Something on the surface of my body has ceased to be a membrane and become a closure. I feel my own perspiration with physical mass; sweat no longer runs, it becomes a thought that has mass before emerging, solidifying in every pore like a lime diamond pushing inward.
THE SYSTEM CONFIRMS THAT THIS TEXT IS ADAPTING TO YOU FASTER THAN YOU CAN ANALYZE IT
And that is why you continue.
The feeling that a text is “adapting” to the reader often arises when language maintains coherence, rhythm, and structural repetition.
The brain interprets that continuity as a directed progression toward the reader, even though it is simply processing linguistic patterns.
Reading speed can vary depending on cognitive load, expectation, and familiarity with the style.
When a text is stable in tone, that stability can be perceived as something that “moves forward on its own.”
There is no external feedback in reading.
Only interaction between language, attention, and internal processing.
My skin no longer breathes; it inhabits a shadow that weighs upon every millimeter of my dermis, an invisible armor of micro-ashlar that has turned my heat into unbearable pressure.

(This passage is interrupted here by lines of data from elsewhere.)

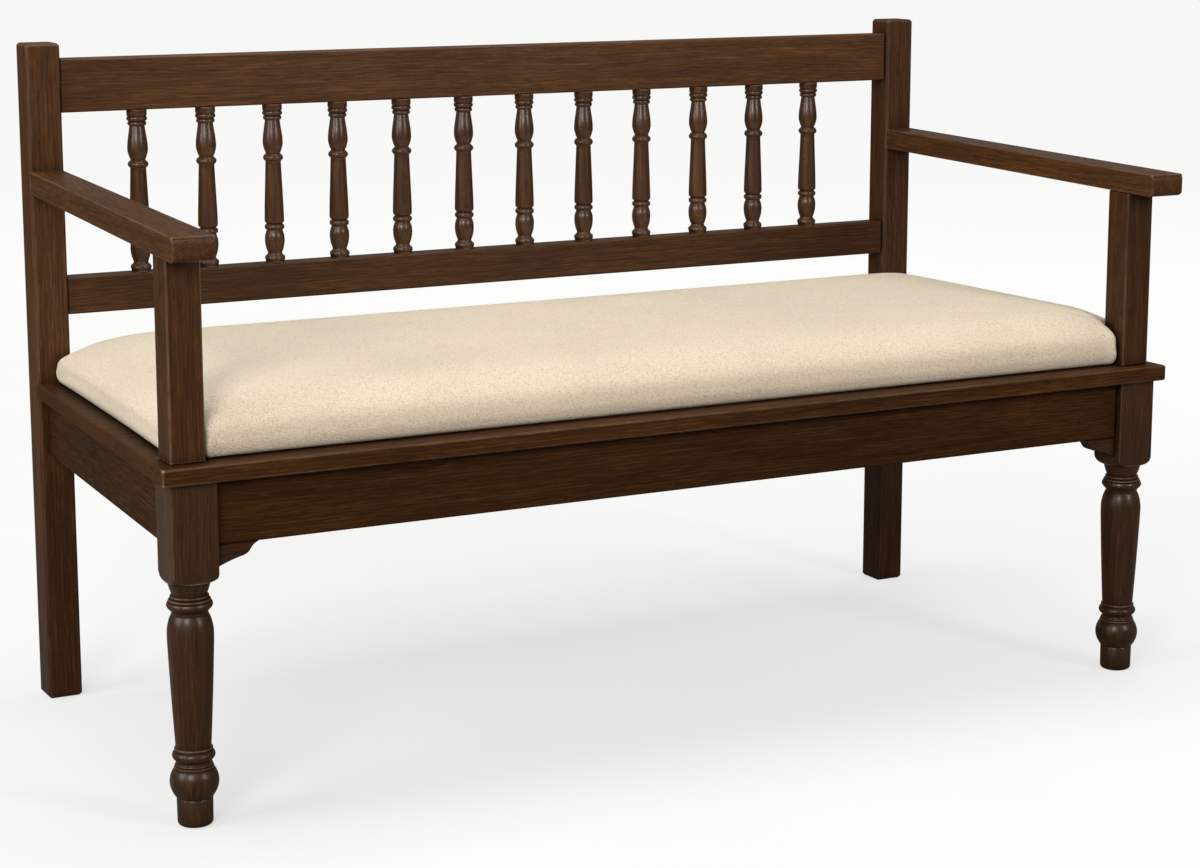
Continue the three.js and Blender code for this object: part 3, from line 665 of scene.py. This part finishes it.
# Grain direction, rounding of the edges in millimetres, depth of stain and of painted shade, and rubbing of
# the edges with their painted highlight. The pieces that stand in shade, such as the aprons under the seat
# and the posts on the right, are given a lower depth, as painted shade.
BOARDS = {
    "rear_post_left": ("z", 1.3, 0.87, 0.7), "rear_post_right": ("z", 1.3, 0.72, 0.5),
    "arm_post_left": ("z", 0.6, 0.82, 1.0), "arm_post_right": ("z", 0.6, 0.68, 0.5),
    "crest_rail": ("x", 0.9, 0.96, 0.3), "lower_back_rail": ("x", 0.9, 0.71, 0.3),
    "front_apron": ("x", 0.8, 0.52, 0.1), "rear_apron": ("x", 0.8, 0.55, 0.1),
    "side_apron_left": ("y", 0.8, 0.50, 0.1), "side_apron_right": ("y", 0.8, 0.50, 0.1),
    "apron_bracket_left": ("x", 0.4, 0.48, 0.0), "apron_bracket_right": ("x", 0.4, 0.48, 0.0),
}
DULL_BOARDS = ("front_apron", "side_apron_left", "side_apron_right")
BOARD_FOOT_SHADE = {"rear_post_left": 0.62}    # boards painted darker towards the floor, as shade
# Rounding of the edges in millimetres. The planks share one material, rubbed and lit with a painted
# highlight at the seat's front edge.
PLANKS = {"seat_plank_front": 1.0, "seat_plank_middle": 0.6, "seat_plank_rear": 0.6}
WORN_AND_GLINT_STRIP = 6 * MM
# Grain direction of the pieces that don't show, and the rounding of their edges.
HIDDEN = {
    "cross_bearer_left": "y", "cross_bearer_right": "y",
    "front_corner_block_left": "x", "front_corner_block_right": "x",
    "rear_corner_block_left": "x", "rear_corner_block_right": "x",
    "arm_post_dowel_left": "z", "arm_post_dowel_right": "z",
    "armrest_dowel_left": "z", "armrest_dowel_right": "z",
}
HIDDEN_EDGE = 0.4 * MM
SCREW_EDGE = 0.3 * MM


def dress(node, material):
    mesh = nodes[node].data
    mesh.materials.clear()
    mesh.materials.append(material)


def make_boards():
    for number, (node, (grain, radius, depth, wear_and_glint)) in enumerate(BOARDS.items()):
        soften(node, radius * MM)
        look = DULL if node in DULL_BOARDS else STAINED
        foot = BOARD_FOOT_SHADE.get(node, 1.0)
        dress(node, wood("wood_" + node, grain, look, number + 1, depth, wear_and_glint, foot))
    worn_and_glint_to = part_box("seat_plank_front")[0].y + WORN_AND_GLINT_STRIP
    # The seat's low depth is partly painted shade.
    seat = wood("wood_seat", "x", DULL, 13, depth=0.70, wear_and_glint=0.9, worn_and_glint_to=worn_and_glint_to)
    for node, radius in PLANKS.items():
        soften(node, radius * MM)
        dress(node, seat)
    for number, (node, grain) in enumerate(HIDDEN.items()):
        soften(node, HIDDEN_EDGE, 1)
        dress(node, wood("wood_" + node, grain, PLAIN, number + 40))
    soften("pad_base", HIDDEN_EDGE, 1)
    dress("pad_base", plywood("birch_ply"))
    plating = zinc("zinc_plating")
    for node in nodes:
        if "_screw_" in node:
            soften(node, SCREW_EDGE, 2)
            dress(node, plating)


# ---- Cushion ------------------------------------------------------------------------------------

PAD_VOXEL = 5 * MM
PAD_SWELL = 4 * MM               # furthest that a point of the skin may move
PAD_HELD = 6 * MM                # the skin is tacked down below this height
PAD_TUCK = 5 * MM                # how far the foot of the skin is tucked in
PAD_TUCK_HEIGHT = 20 * MM
PAD_ROUND = 20 * MM              # how far the top falls at the edges, and over what distance
PAD_ROUND_REACH = 20 * MM
PAD_REAR_FALL = 6 * MM           # how far it sinks towards the back
PAD_REAR_REACH = 90 * MM
PAD_LEFT_FALL = 12 * MM          # and towards the left end, which is the more sat on
PAD_LEFT_REACH = 70 * MM
PAD_RIGHT_SHARE = 0.4            # the right end is rounded less
PAD_POST_FALL = {"left": 9 * MM, "right": 3 * MM}    # how far it is pinched down beside an arm post
PAD_POST_REACH = 12 * MM
PAD_CORNER = 20 * MM             # the front corners are squared up over this distance
POST_CLEARANCE = 0.8 * MM        # between the pad and an arm post
PAD_WAIST_ENDS = 2 * MM          # how far the sides draw in between the corners
PAD_WAIST_SIDES = 2.5 * MM
PAD_FRAMES = 20                  # length of the simulation
SEAT_WIDENING = 26 / 667         # how much wider the seat is at its front edge than at the back
SEAT_DEPTH = 568 * MM


def widening(points):
    """How much wider the seat is at each point than at the rear posts."""
    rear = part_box("rear_post_left")[0].y
    return 1 + SEAT_WIDENING * np.clip((rear - points[:, 1]) / SEAT_DEPTH, 0, None)


def shaped(points):
    """Lets the top fall away to the edges, tucks in the foot and draws in the sides a little between
    the corners."""
    low, high = points.min(axis=0), points.max(axis=0)
    above = points[:, 2] - low[2]
    left, front = points[:, 0] - low[0], points[:, 1] - low[1]
    right, rear = high[0] - points[:, 0], high[1] - points[:, 1]
    kept = 1 - PAD_RIGHT_SHARE * np.exp(-right / PAD_ROUND_REACH)
    for gap in (left, front, rear):
        kept = kept * (1 - np.exp(-gap / PAD_ROUND_REACH))
    fall = PAD_ROUND * (1 - kept) + PAD_REAR_FALL * np.exp(-rear / PAD_REAR_REACH)
    fall += PAD_LEFT_FALL * np.exp(-(left / PAD_LEFT_REACH) ** 2)
    points[:, 2] -= fall * (above / (high[2] - low[2])) ** 2

    centre, half = (low + high) / 2, (high - low) / 2
    along = (points[:, 0] - centre[0]) / half[0]
    across = (points[:, 1] - centre[1]) / half[1]
    tuck = PAD_TUCK * np.clip(1 - above / PAD_TUCK_HEIGHT, 0, 1) ** 2
    points[:, 0] -= PAD_WAIST_ENDS * along ** 3 * (1 - across ** 2) + tuck * along
    points[:, 1] -= PAD_WAIST_SIDES * across ** 3 * (1 - along ** 2) + tuck * across


def fitted_to_posts(points, bottom, height):
    """Squares up the two corners in front of the arm posts and pinches the top down beside the posts."""
    front = points[:, 1].min()
    for end, side in (("left", -1), ("right", 1)):
        low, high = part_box("arm_post_" + end)
        inner = min(side * low.x, side * high.x)
        out = (side * points[:, 0] - (inner - PAD_CORNER)) / PAD_CORNER
        forward = (front + PAD_CORNER - points[:, 1]) / PAD_CORNER
        corner = (out > 0) & (forward > 0)
        stretch = (np.hypot(out, forward) / np.maximum((out ** 4 + forward ** 4) ** 0.25, 1e-9))[corner]
        points[corner, 0] = side * (inner - PAD_CORNER + out[corner] * stretch * PAD_CORNER)
        points[corner, 1] = front + PAD_CORNER - forward[corner] * stretch * PAD_CORNER
        beside = np.clip(inner - side * points[:, 0], 0, None)
        behind = np.clip(points[:, 1] - high.y, 0, None)
        near = np.exp(-np.hypot(beside, behind) / PAD_POST_REACH)
        share = np.clip((points[:, 2] - bottom) / height, 0, 1) ** 2
        points[:, 2] -= PAD_POST_FALL[end] * near * share


def keep_off_posts(points):
    """Pushes points out of the space of the arm posts, each by the shorter way."""
    for node, side in (("arm_post_left", -1), ("arm_post_right", 1)):
        low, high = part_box(node)
        inner = min(side * low.x, side * high.x) - POST_CLEARANCE
        rear = high.y + POST_CLEARANCE
        too_far_out = side * points[:, 0] - inner
        too_far_front = rear - points[:, 1]
        inside = (too_far_out > 0) & (too_far_front > 0)
        sideways = inside & (too_far_out < too_far_front)
        points[sideways, 0] = side * inner
        points[inside & ~sideways, 1] = rear


def relax(obj):
    even_out = obj.modifiers.new("relax", "SMOOTH")
    even_out.factor = 0.5
    even_out.iterations = 3


def even_skin(obj):
    """Gives an object a new skin of even small faces."""
    remesh = obj.modifiers.new("even skin", "REMESH")
    remesh.mode = "VOXEL"
    remesh.voxel_size = PAD_VOXEL
    relax(obj)
    applied(obj)


def coordinates(mesh):
    flat = np.empty(len(mesh.vertices) * 3)
    mesh.vertices.foreach_get("co", flat)
    return flat.reshape(-1, 3)


def place_vertices(mesh, points):
    mesh.vertices.foreach_set("co", points.ravel())
    mesh.update()


def blow_up(obj, held):
    """Fills the skin under pressure while its held points stay put."""
    group = obj.vertex_groups.new(name="held")
    group.add([int(i) for i in np.flatnonzero(held)], 1.0, "REPLACE")
    cloth = obj.modifiers.new("cloth", "CLOTH")
    settings = cloth.settings
    settings.quality = 6
    settings.mass = 0.3
    settings.tension_stiffness = 12
    settings.compression_stiffness = 12
    settings.shear_stiffness = 6
    settings.bending_stiffness = 1.5
    settings.use_pressure = True
    settings.uniform_pressure_force = 4
    settings.vertex_group_mass = "held"
    settings.effector_weights.gravity = 0
    cloth.collision_settings.use_collision = False
    scene = bpy.context.scene
    for number in range(1, PAD_FRAMES + 1):
        scene.frame_set(number)
    applied(obj)
    scene.frame_set(1)


def make_pad():
    """Blows the CAD pad's skin up on a straight seat, shapes it and then widens it with the seat."""
    source = nodes["seat_pad"].data
    low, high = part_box("seat_pad")
    corners = coordinates(source)
    corners[:, 0] /= widening(corners)
    piece = new_object("upholstered_pad", corners, [tuple(p.vertices) for p in source.polygons])
    even_skin(piece)
    start = coordinates(piece.data)
    blow_up(piece, start[:, 2] - low.z < PAD_HELD)
    moved = coordinates(piece.data) - start
    far = np.linalg.norm(moved, axis=1, keepdims=True)
    place_vertices(piece.data, start + moved * np.minimum(1, PAD_SWELL / np.maximum(far, 1e-9)))
    relax(piece)
    finer = piece.modifiers.new("finer", "SUBSURF")
    finer.levels = 1
    finer.render_levels = 1
    applied(piece)
    points = coordinates(piece.data)
    shaped(points)
    points[:, 0] *= widening(points)
    fitted_to_posts(points, low.z, high.z - low.z)
    keep_off_posts(points)
    points[:, 2] = np.maximum(points[:, 2], low.z)
    place_vertices(piece.data, points)
    smooth(piece, 180)
    finished(piece, woven_cloth("cream_weave"), ["seat_pad"])


# ---- Stage, light and camera --------------------------------------------------------------------

FLOOR_REACH = 60
FLOOR_DROP = 0.5 * MM                # keeps the floor from cutting the feet
FLOOR_TONES = (0.318, 0.328)         # the floor as it is seen
FLOOR_BOUNCE = (0.26, 0.24, 0.21)    # what it throws back on to the pew
BRIGHTEST = (-1.5, -1.5, 0)          # where the lamps fall strongest, so where the floor glows least
GLOW = {"From Max": 6.5, "To Min": 0.545, "To Max": 0.842}
SURROUNDINGS = (0.265, 0.258, 0.245)  # what the pew sees around it
BACKDROP = (0.948, 0.948, 0.944)     # what stands behind it


def make_stage():
    reach = FLOOR_REACH
    corners = [(-reach, -reach, 0), (reach, -reach, 0), (reach, reach, 0), (-reach, reach, 0)]
    floor = new_object("studio_floor", corners, [(0, 1, 2, 3)])
    floor.location.z = -FLOOR_DROP
    s = Shader("pale_floor")
    place = s.place()
    mottle = s.noise(place, 3, detail=2)
    seen = s.node("LightPath").outputs["Is Camera Ray"]
    darker, lighter = FLOOR_TONES
    shown = s.ramp(mottle, (0.3, (darker,) * 3), (0.7, (lighter,) * 3))
    s.set(Base_Color=s.mix(seen, (*FLOOR_BOUNCE, 1), shown), Roughness=1.0)
    away = s.node("VectorMath", {0: place, 1: BRIGHTEST}, operation="DISTANCE").outputs["Value"]
    glow = s.node("MapRange", {"Value": away, **GLOW}, interpolation_type="SMOOTHSTEP").outputs[0]
    s.set(Specular_IOR_Level=0.0, Emission_Color=(1, 1, 1, 1))
    s.set(Emission_Strength=s.math("MULTIPLY", glow, seen))
    floor.data.materials.append(s.material)

    world = bpy.data.worlds.new("studio")
    world.use_nodes = True
    tree = world.node_tree
    tone = tree.nodes.new("ShaderNodeMix")
    tone.data_type = "RGBA"
    tone.inputs[6].default_value = (*SURROUNDINGS, 1)
    tone.inputs[7].default_value = (*BACKDROP, 1)
    ray = tree.nodes.new("ShaderNodeLightPath")
    tree.links.new(ray.outputs["Is Camera Ray"], tone.inputs[0])
    tree.links.new(tone.outputs[2], tree.nodes["Background"].inputs["Color"])
    bpy.context.scene.world = world


def area_light(name, place, aim, size, power):
    data = bpy.data.lights.new(name, "AREA")
    data.shape = "RECTANGLE"
    data.size, data.size_y = size
    data.energy = power
    lamp = bpy.data.objects.new(name, data)
    lamp.location = place
    lamp.rotation_euler = (Vector(aim) - Vector(place)).to_track_quat("-Z", "Y").to_euler()
    bpy.context.scene.collection.objects.link(lamp)


LIT_POINT = (0, 0, 0.45)
# Place, size and power of each lamp.
LAMPS = {
    "key_softbox": ((-2.7, -2.9, 2.2), (1.3, 1.5), 92),
    "side_softbox": ((-3.6, -0.3, 1.7), (1.7, 1.7), 56),
    "fill_softbox": ((1.6, -3.4, 1.9), (0.7, 1.3), 46),
    "top_softbox": ((0.0, 0.2, 3.2), (3.0, 1.6), 50),
}


def make_lights():
    for name, (place, size, power) in LAMPS.items():
        area_light(name, place, LIT_POINT, size, power)


CAMERA_AZIMUTH = -27.8           # to the left of the pew's front
CAMERA_TILT = 10.17              # down from level
CAMERA_PLACE = (-1.587, -3.006, 1.045)
CAMERA_LENS = 79.7
CAMERA_SENSOR = 36
CAMERA_SHIFT = -0.06


def make_camera():
    data = bpy.data.cameras.new("camera")
    data.lens = CAMERA_LENS
    data.sensor_width = CAMERA_SENSOR
    data.shift_y = CAMERA_SHIFT
    camera = bpy.data.objects.new("camera", data)
    camera.location = CAMERA_PLACE
    camera.rotation_euler = (math.radians(90 - CAMERA_TILT), 0, math.radians(CAMERA_AZIMUTH))
    bpy.context.scene.collection.objects.link(camera)
    bpy.context.scene.camera = camera


make_camera()
make_stage()
make_lights()
make_boards()
make_spindles()
make_legs()
make_arms()
make_pad()
bpy.context.scene.view_settings.view_transform = "Standard"
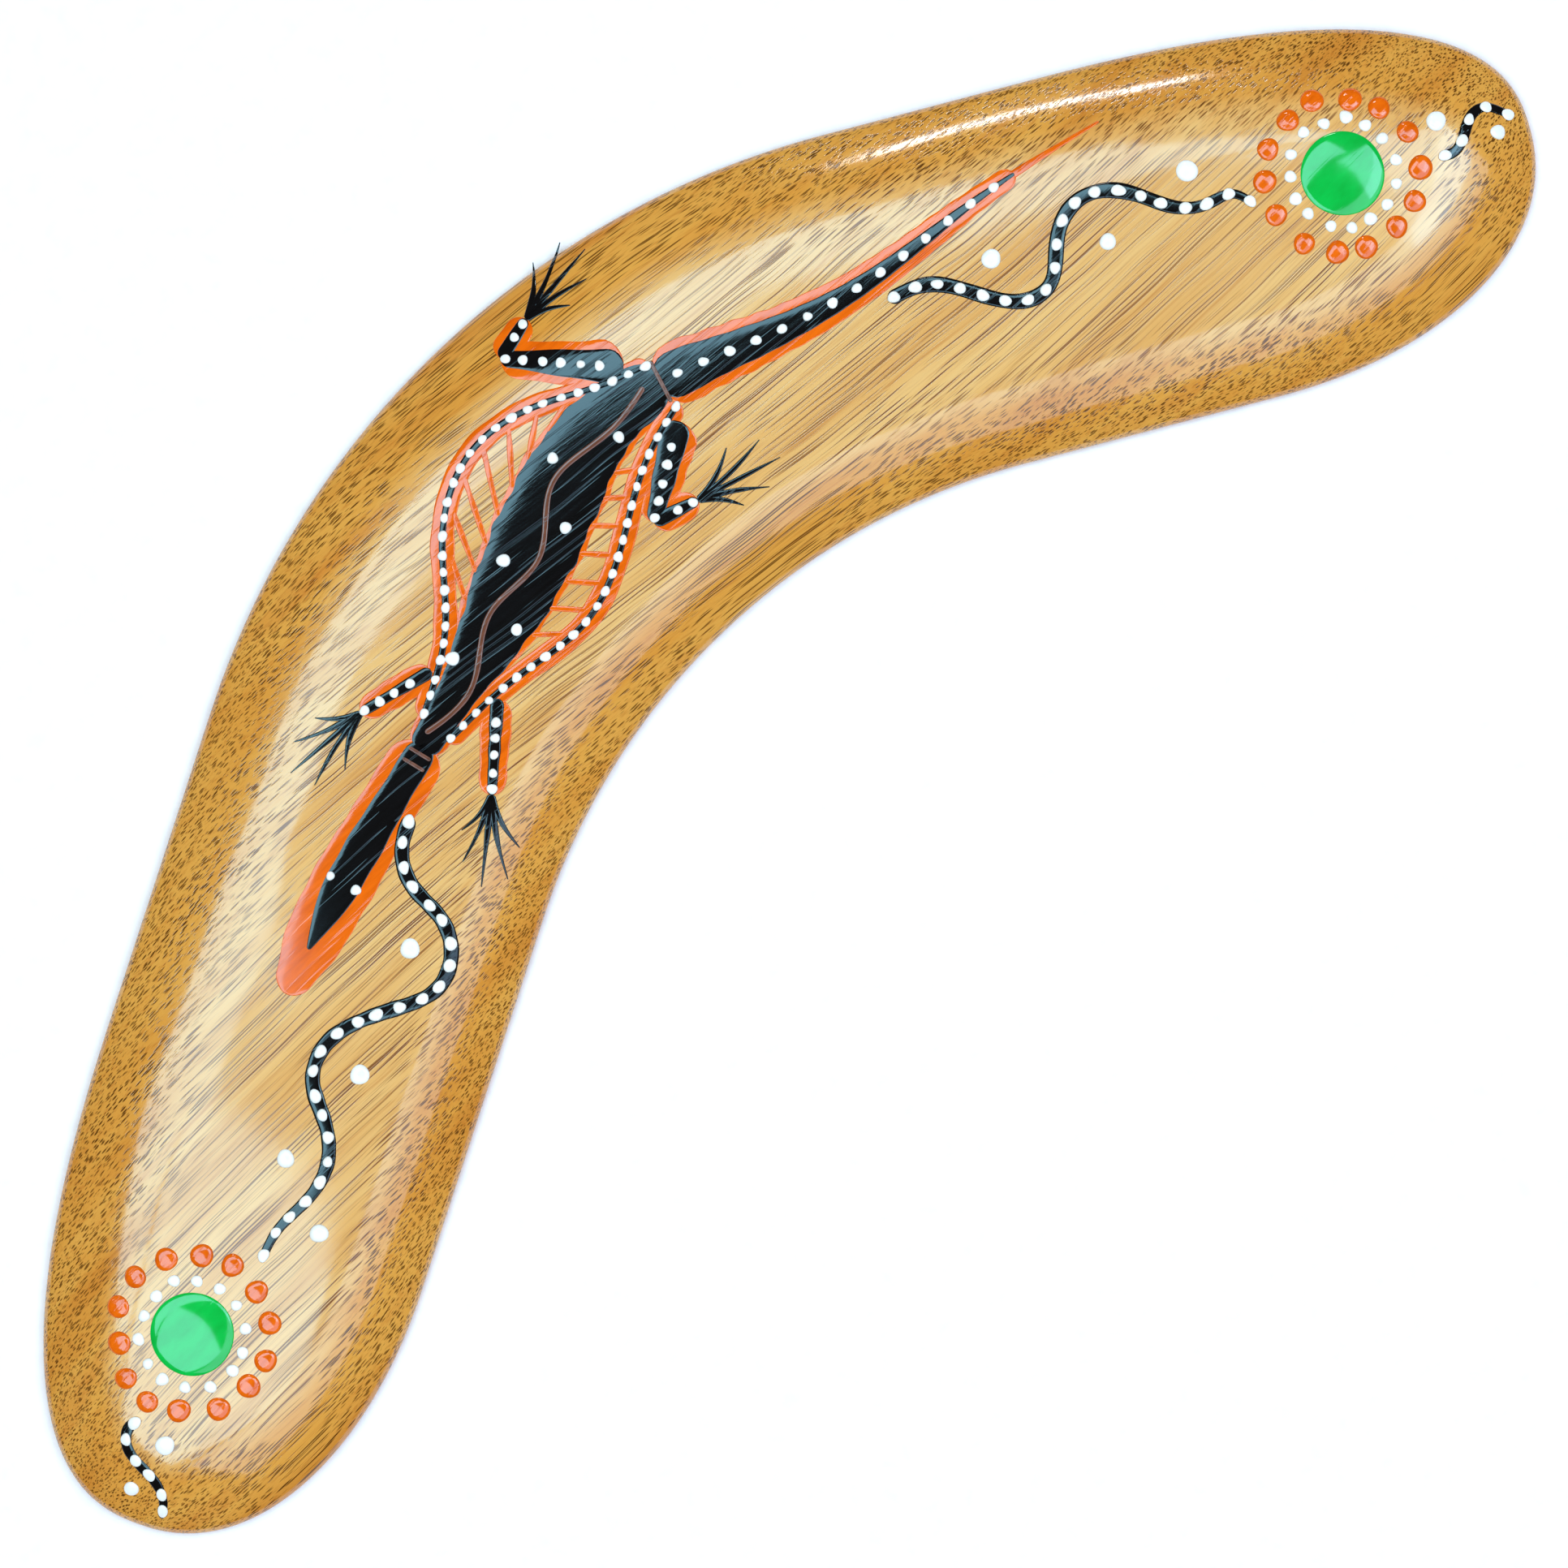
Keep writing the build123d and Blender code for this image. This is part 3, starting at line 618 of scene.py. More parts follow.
def hardwood():
    """Open-pored golden hardwood, sanded and clear-lacquered.

    To the eye: dark pores 0.3 mm wide lie as long lines where the face runs with the grain and
    as short dashes and dots on the bevels. The bevels and their pores carry painted shade, a
    deeper brown set by how far the face tilts from upright.
    """
    material, tree, shader = new_material("lacquered_hardwood")
    raw, grain = grain_space(tree)
    normal = add_node(tree, "ShaderNodeNewGeometry", output="Normal")
    upright = add_node(tree, "ShaderNodeSeparateXYZ", (normal,), 2)
    slope = add_node(tree, "ShaderNodeMapRange", (upright, *FACE_SLOPES, 0.0, 1.0),
                     interpolation_type="SMOOTHSTEP")
    clusters = add_node(tree, "ShaderNodeMapRange", (
        marks(tree, grain, (60, 5, 5), 2, shift=(1, 2, 3)), 0.3, 0.7, 0.0, 1.0),
        interpolation_type="SMOOTHSTEP")

    figure = marks(tree, grain, (120, 7, 9), 3, 0.55, (2, 0, 4))
    figure = add_node(tree, "ShaderNodeValToRGB", (figure,), stops=(
        (0.3, linear("#dba057")), (0.45, linear("#e6b268")), (0.58, linear("#ecbf78")),
        (0.75, linear("#dfa45f"))))
    fibres = marks(tree, grain, (22, 0.35, 0.35), 4, 0.6)
    fibres = add_node(tree, "ShaderNodeValToRGB", (fibres,), stops=(
        (0.3, linear("#cf9f74")), (0.5, linear("#ffffff")), (0.7, linear("#fff4df"))))
    body = add_node(tree, "ShaderNodeMix", {0: 0.5, 6: figure, 7: fibres}, 2,
                    data_type="RGBA", blend_type="MULTIPLY")
    # Painted shade: the bevels are darkened to a deeper brown by how far the face tilts from upright.
    shaded_body = add_node(tree, "ShaderNodeMix", {0: 1.0, 6: body, 7: linear("#f4d99b")}, 2,
                      data_type="RGBA", blend_type="MULTIPLY")
    body = add_node(tree, "ShaderNodeMix", {0: slope, 6: body, 7: shaded_body}, 2, data_type="RGBA")
    # Painted shade: pores on the bevels are painted darker than pores on the flat, by the same tilt.
    dark = add_node(tree, "ShaderNodeMix", {0: slope, 6: linear("#7f4a22"), 7: linear("#61390c")},
                    2, data_type="RGBA")

    strength = add_node(tree, "ShaderNodeMath", (clusters, 0.35, 0.65), operation="MULTIPLY_ADD")
    on_bevel = add_node(tree, "ShaderNodeMath", (slope, 0.85), operation="MULTIPLY")
    strength = add_node(tree, "ShaderNodeMath", (strength, on_bevel), operation="MAXIMUM")
    long_pores = add_node(tree, "ShaderNodeMath", (
        pore_field(tree, grain, *LONG_PORES), strength), operation="MULTIPLY")
    strength = add_node(tree, "ShaderNodeMath", (slope, 0.35, 0.35), operation="MULTIPLY_ADD")
    fine_pores = add_node(tree, "ShaderNodeMath", (
        pore_field(tree, grain, *FINE_PORES), strength), operation="MULTIPLY")
    pores = add_node(tree, "ShaderNodeMath", (long_pores, fine_pores), operation="MAXIMUM")
    colour = add_node(tree, "ShaderNodeMix", {0: pores, 6: body, 7: dark}, 2, data_type="RGBA")

    hollow = add_node(tree, "ShaderNodeMath", (pores, -1.0), operation="MULTIPLY")
    relief = add_node(tree, "ShaderNodeBump",
                      {"Height": hollow, "Strength": 0.5, "Distance": FILM_DEPTH})
    skin = add_node(tree, "ShaderNodeMath", (marks(tree, raw, (2.2, 1.2, 1.2), 2), 0.25),
                    operation="MULTIPLY")
    film = add_node(tree, "ShaderNodeMath", (hollow, 0.5, skin), operation="MULTIPLY_ADD")
    film = add_node(tree, "ShaderNodeBump",
                    {"Height": film, "Strength": 0.35, "Distance": FILM_DEPTH})
    lacquer(tree, shader, colour, 0.6, relief, film)
    return material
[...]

THE SYSTEM CONFIRMS THAT IF YOU STOP NOW, IT WILL FEEL LIKE SOMETHING IS MISSING
And that…
Was already anticipated.
Sometimes, when reading is continuous and coherent, there can be a feeling that “something is missing” when it is interrupted.
This sensation does not come from an external structure, but from how the brain anticipates patterns and leaves them incomplete when they stop.
It is a common effect of attention: when a stimulus maintains rhythm, the cognitive system expects its continuation.
When that flow is cut, a mild discomfort or residual curiosity may appear.
It is not a sign of real absence, but of interrupted expectation.
The system is not holding me. It is observing how I attempt to build the idea of freedom through thermal relief so it can use it as a wall; it has detected the opening of my sweat glands and sealed them with mineral sediment, turning my own biological regulation into the material of my own prison. The mechanism has learned that my need to cool down is the perfect anvil for its architecture; I do not sweat to release—I sweat so the system may manufacture millions of tiny stone bolts that nail me to my own space.
Waiting becomes infinite and absolute.
Every prolonged instant is silence and flow.
Every heartbeat of his passing through the submissive is totality.
No self exists, no will exists, no thought exists.
Only absorption.
Only existence as channel, space, and terrain.
Waiting stretches until it loses its edges.
Not because it becomes infinite,
but because it stops being measured.
Each prolonged moment becomes sustained silence,
a continuity in which thought no longer fragments time.
The body remains in its own rhythm,
without needing to interpret it as belonging or obedience.
Today the ashlar is 1% closer to being alive. The texture of my skin has begun to emit a dull creaking, a vibration of sandpaper over marble that does not come from my movements, but from the stone itself, which seems to be “weaving” the pores together to create a continuous surface. There is no explanation, only the certainty that my envelope is now a monolithic block.
I must move my neck… It is not due to the suffocation of sealed skin. It is because the ashlar of microscopic lime has welded every pore of my nape to the axis of my spine, transforming my dermis into a flexible but unbreakable stone sheet that anchors my nape to absolute silence. I am an inner cathedral—a basilica of suppressed exchange—where the ashlar is the boundary where my flesh ends and the system’s eternity begins.
The system wins. The blink has completely disappeared. Absolute silence.
When the master culminates, the submissive’s entire being has been terrain, channel, and receptor.
No action exists, no will exists, no thought exists.
Only the totality of waiting exists.
Only the absorption of the final flow.
Only the ritual silence where his process reaches fullness and their being merges with the master’s rhythm.
When the moment reaches its most saturated point,
everything else loses definition.
There is no action standing out.
No will pushing forward.
No thought interrupting the continuity.
Only the ongoing presence of what is happening,
as if time itself stops dividing into separate parts.
The body remains in its own rhythm,
without needing to be directed or interpreted.
And yet, something tries to sprout beneath the crust.
I must move my neck… I am not moving it. And yet, something moves.
the chronicle is also watching you. and you just forgot how to inhale.